The situation was greatly aggravated by refusing to compel an examination by question instead of lengthy statement in narrative form, which practically reduced objecting to motions to strike. The whole of it is fairly within Smith v. State, 42 Tex. 444, wherein, on trial of one charged with theft of an animal, the jury was permitted to leave the courtroom and inspect for themselves the animal alleged to have been stolen, with a view of thus solving in connection with the evidence detailed by witnesses the question of identity and ownership, and no evidence was detailed by any of them on their return into court as to what they discovered––and it was held that a verdict upon facts thus ascertained would be a finding on facts known only to the jury, not publicly developed on the trial––concerning which defendant had no opportunity to cross–examine them as witnesses, upon which defendant or his counsel had not been heard, and of which the judge had no information. We think that, clearly, these six should not have been permitted to serve.

One juror who was permitted to serve did not go so far as this. He simply said he needed no interpreter for a German witness because he would know without one what was testified to; that he would notice whether the interpreter gave the right interpretation and would be inclined to proceed on the testimony of the witness regardless of the interpreter. As said, this is not so flagrant. But even he was a manifest threat to fair trial. And material for jury is not so scarce as to require retaining him. At the least, there was a manifest doubt as to his qualification, and it certainly was the safe and better course to have resolved the manifest doubt in favor of exclusion. See State v. Teale, 154 Iowa, 677, 135 N. W. 408;State v. John, 124 Iowa, 230, 100 N. W. 193;State v. Crofford, 121 Iowa, 395, 96 N. W. 889.

One of the jurors who was permitted to serve, and one who said he would be controlled by the witness, said at first that he could not write English. Under some pressure he modified it by saying that he could, but not very well, and that he never learned to read the English language much. What we have said just preceding this applies here. Nothing cited runs counter to our conclusions. State v. Smith, 124 Iowa, 334, 100 N. W. 40, affirms sustaining a challenge interposed by the state as being no abuse of discretion. State v. Brown, 130 Iowa, 57, 106 N. W. 379, holds merely that if a juror is not shown to have formed or expressed such an opinion of guilt or innocence as to prevent rendering a true verdict on the evidence, the discretion of the court in overruling a challenge will not be interfered with.

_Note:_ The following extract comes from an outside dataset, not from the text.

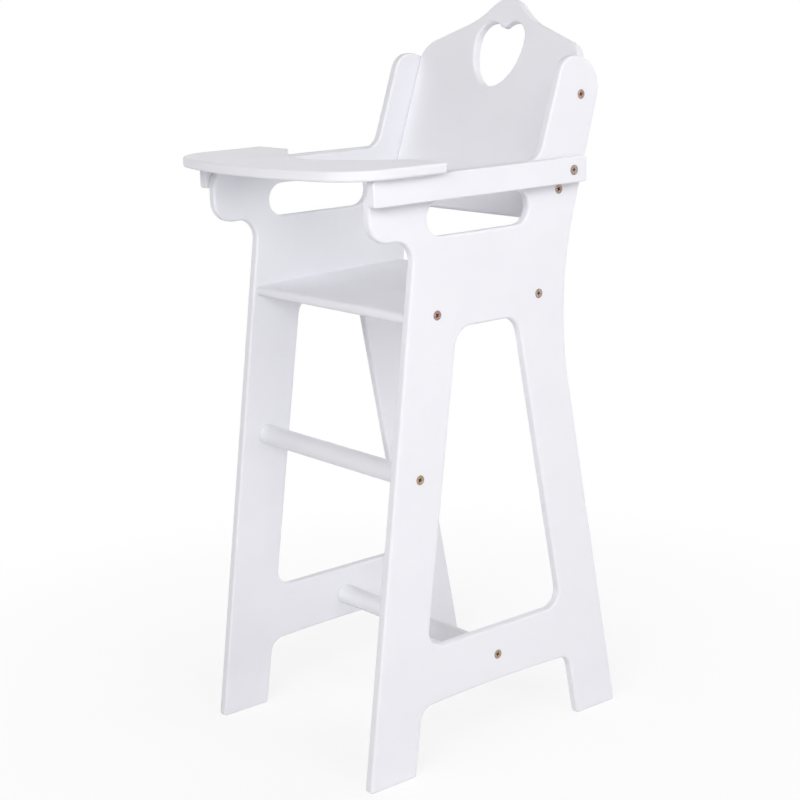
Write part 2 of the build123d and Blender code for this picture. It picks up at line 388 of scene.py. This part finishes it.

[6] IV. It is said the court erred in ruling that the interpreter was not in such sense a witness as that he might not testify without having his name indorsed upon the indictment. As to the only objection, we find ruling was reserved, and none ever made. Be that as it may, we are of opinion that the interpreter is not in such sense a witness. See Standard Dictionary, Definitions of “Interpreter” and “Witness.”

[7] V. It is contended that taking testimony through an interpreter is receiving hearsay testimony. We think the great weight of authority is against this claim. See 1 Wharton, Evidence (1877) § 174; Fabrigas v. Mostyn, 20 How's State Trials, 123; McCormicks v. Fuller, 56 Iowa 43, 8 N. W. 800;Camerlin v. Palmer, 92 Mass. (10 Allen) 539;People v. Ramirez, 56 Cal. 533, 38 Am. Rep. 73;Commonwealth ex rel. Girard v. Sanson, 67 Pa. 322;Swift v. Applebone, 23 Mich. 253. The only case we can find even leaning to the contrary is Diener v. Schley, 5 Wis. 483, to the effect that while the interpreter may be made an agent so that what he says on behalf of his principal is not hearsay, he is not necessarily such agent, and is not made so merely by the fact that his alleged principal is dealing...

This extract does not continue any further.